Directions – Select lines where the word "part" appears.

Information provided –
····················

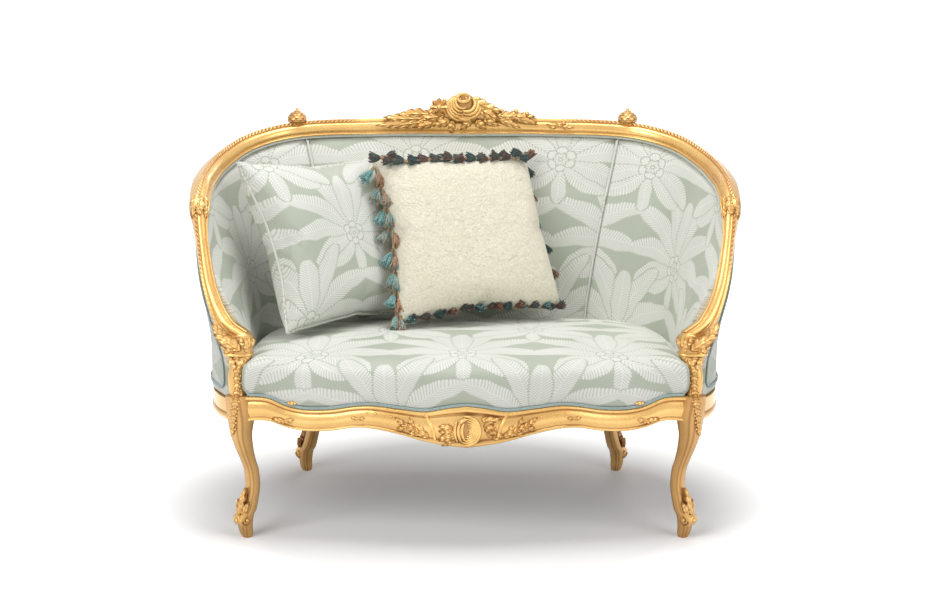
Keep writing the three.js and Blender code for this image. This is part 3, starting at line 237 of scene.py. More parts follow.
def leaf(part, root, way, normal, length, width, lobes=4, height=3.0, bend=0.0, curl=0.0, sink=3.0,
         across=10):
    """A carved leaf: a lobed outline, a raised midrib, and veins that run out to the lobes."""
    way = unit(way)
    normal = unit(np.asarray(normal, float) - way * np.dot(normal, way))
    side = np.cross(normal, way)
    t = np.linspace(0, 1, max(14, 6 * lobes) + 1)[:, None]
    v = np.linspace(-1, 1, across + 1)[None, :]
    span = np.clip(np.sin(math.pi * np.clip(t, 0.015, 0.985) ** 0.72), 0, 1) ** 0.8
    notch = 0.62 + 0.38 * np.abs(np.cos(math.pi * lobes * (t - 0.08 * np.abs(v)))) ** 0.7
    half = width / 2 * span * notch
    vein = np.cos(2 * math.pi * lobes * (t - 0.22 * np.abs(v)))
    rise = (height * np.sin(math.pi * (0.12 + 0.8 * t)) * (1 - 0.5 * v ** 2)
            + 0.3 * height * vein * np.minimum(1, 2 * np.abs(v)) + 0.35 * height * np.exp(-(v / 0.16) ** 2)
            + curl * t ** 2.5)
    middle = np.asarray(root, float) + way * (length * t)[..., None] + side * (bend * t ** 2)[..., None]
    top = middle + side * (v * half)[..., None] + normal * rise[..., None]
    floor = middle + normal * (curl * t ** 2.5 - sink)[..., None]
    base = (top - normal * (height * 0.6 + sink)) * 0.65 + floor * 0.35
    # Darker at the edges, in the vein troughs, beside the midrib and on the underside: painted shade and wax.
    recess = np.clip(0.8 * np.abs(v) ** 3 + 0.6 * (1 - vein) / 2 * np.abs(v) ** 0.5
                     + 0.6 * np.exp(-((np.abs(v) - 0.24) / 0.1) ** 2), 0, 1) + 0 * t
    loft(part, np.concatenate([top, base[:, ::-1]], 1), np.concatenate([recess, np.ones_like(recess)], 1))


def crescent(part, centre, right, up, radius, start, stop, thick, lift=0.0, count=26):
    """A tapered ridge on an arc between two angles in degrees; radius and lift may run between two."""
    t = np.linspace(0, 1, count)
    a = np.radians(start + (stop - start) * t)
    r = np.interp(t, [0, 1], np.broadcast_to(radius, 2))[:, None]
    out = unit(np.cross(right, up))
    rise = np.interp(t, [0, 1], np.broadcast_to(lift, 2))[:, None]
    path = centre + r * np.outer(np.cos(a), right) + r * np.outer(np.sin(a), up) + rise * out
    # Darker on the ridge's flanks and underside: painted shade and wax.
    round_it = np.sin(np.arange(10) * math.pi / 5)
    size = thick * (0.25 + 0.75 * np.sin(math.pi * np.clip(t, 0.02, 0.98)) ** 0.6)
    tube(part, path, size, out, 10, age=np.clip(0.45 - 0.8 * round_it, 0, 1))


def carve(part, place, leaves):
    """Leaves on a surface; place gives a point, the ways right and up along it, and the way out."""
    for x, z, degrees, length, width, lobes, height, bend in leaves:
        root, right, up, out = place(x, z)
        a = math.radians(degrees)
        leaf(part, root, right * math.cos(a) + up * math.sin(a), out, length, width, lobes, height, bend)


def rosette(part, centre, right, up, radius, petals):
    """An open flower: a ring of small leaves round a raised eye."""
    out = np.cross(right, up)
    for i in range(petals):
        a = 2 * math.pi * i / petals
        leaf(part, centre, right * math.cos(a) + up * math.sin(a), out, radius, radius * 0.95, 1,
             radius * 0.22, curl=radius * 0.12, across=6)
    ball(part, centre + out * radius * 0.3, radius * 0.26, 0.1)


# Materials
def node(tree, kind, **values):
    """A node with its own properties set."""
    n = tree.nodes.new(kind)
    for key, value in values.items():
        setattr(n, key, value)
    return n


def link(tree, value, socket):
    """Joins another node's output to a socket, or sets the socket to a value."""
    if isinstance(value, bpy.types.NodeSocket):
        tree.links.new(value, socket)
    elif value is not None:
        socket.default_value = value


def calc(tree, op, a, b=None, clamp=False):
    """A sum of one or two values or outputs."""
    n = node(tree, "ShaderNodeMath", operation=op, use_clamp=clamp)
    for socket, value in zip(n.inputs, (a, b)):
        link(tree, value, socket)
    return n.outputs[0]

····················

Response to the exercise –
Keep writing the three.js and Blender code for this image. This is part 3, starting at line 237 of scene.py. More parts follow.
def leaf(part, root, way, normal, length, width, lobes=4, height=3.0, bend=0.0, curl=0.0, sink=3.0,
    loft(part, np.concatenate([top, base[:, ::-1]], 1), np.concatenate([recess, np.ones_like(recess)], 1))
def crescent(part, centre, right, up, radius, start, stop, thick, lift=0.0, count=26):
    tube(part, path, size, out, 10, age=np.clip(0.45 - 0.8 * round_it, 0, 1))
def carve(part, place, leaves):
        leaf(part, root, right * math.cos(a) + up * math.sin(a), out, length, width, lobes, height, bend)
def rosette(part, centre, right, up, radius, petals):
        leaf(part, centre, right * math.cos(a) + up * math.sin(a), out, radius, radius * 0.95, 1,
    ball(part, centre + out * radius * 0.3, radius * 0.26, 0.1)